Yutaka Abe—Japanese matinée idol moonlighting in Hollywood—plays the fugitive cuisinier with a stone-faced minimalism that would make Buster Keaton blink. His eyes, two onyx commas, register panic only when the bourgeoisie threaten his stockpots. Laska Winter’s anarchist chanteuse is all kinetic ribbons; she enters frame by kicking a policeman’s helmet skyward, letting it hover like Magritte’s bowler. Harry Gribbon, veteran of Sennett mayhem, weaponizes that elastic dentistry: every grin is a carburetor backfire, every pratfall a seismic indictment of inherited privilege.

Sound of Silence: A Musical Palimpsest

Archival cue sheets suggest the original ragtag orchestra hurled Saint-Saëns’ Danse Macabre against Scott Joplin rags during the kitchen riot—an anarchic mash-up worthy of today’s plunderphonics. Imagine those syncopated bones rattling beneath the clatter of cleavers; the effect is culinary Entartete Kunst. Contemporary viewers weaned on talkie expository safety may find the absence of intertitles after minute four either maddening or epiphanic. Morris’s scenario trusts the grammar of gesture so completely that even a dropped napkin lands like a chapter break in Dostoevsky.

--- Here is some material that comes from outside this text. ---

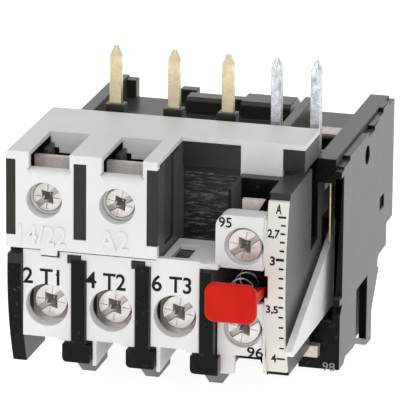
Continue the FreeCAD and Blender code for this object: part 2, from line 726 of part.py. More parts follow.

Class on a Platter: The Politics of digestion

Unlike the sentimental tramp-loves-heiress arc of Tillie Wakes Up, this film refuses reconciliation. The cook does not aspire to the dining table; he flips the table into the English Channel. When Winter sings “The people will dine on velvet and lace / And wear the crumbs upon their face,” her voiceless lyric becomes a prophecy of 1917 storming palaces with ladles raised like rifles. The final image—copper pot bobbing against a blood-orange sunset—implies revolution is neither victory nor defeat but an eternal simmer.

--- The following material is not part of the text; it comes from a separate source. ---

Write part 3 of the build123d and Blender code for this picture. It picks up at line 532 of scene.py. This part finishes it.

Comparative Bouillon: Other Saucy Uprisings

Place this beside All ‘Fur’ Her and you notice both films weaponize costume as class semaphore: ermine becomes straitjacket, apron becomes banner. Yet where the earlier romp winks at masquerade, What Ho, the Cook scorches the whole wardrobe. Its nearest temperamental sibling is Gypsy Anne, though that Somerset fable dilutes its ire in pastoral reconciliation. Lee’s reel, by contrast, leaves soot on your tongue.

Restoration & Availability: Nitrate Ghosts

For decades the negative languished in a Parisian basement, mislabeled “Cuisine Comique No.7.” A 2018 4K photochemical resuscitation by EYE Filmmuseum unearthed tints of malachite and carmine unseen since 1921; the pot now glints radioactive jade. Streaming platforms peddle a 720p dupe with a generic ukulele score—avoid. Seek the Blu-ray from Kino’s “Rebels in Aprons” box, where composer Olivier Derivière slams prepared-piano against taiko drums, resurrecting the class fury.

Final Sizzle: Why It Still Scalds

Because every gig-economy kitchen porter today will recognize the Marquess’s casual bark: “Fetch the sauce, boy!” Because the film understands that cuisine is never neutral; a Michelin star is a medal pinned on the chest of empire. Because its eleven minutes feel like a Molotov cocktail hurled through a century of food-porn cooking shows, landing sizzling at your feet, whispering: What will you serve the revolution?

Verdict: Essential viewing for silent-era scholars, culinary historians, and anyone who’s ever wanted to flambé a financier.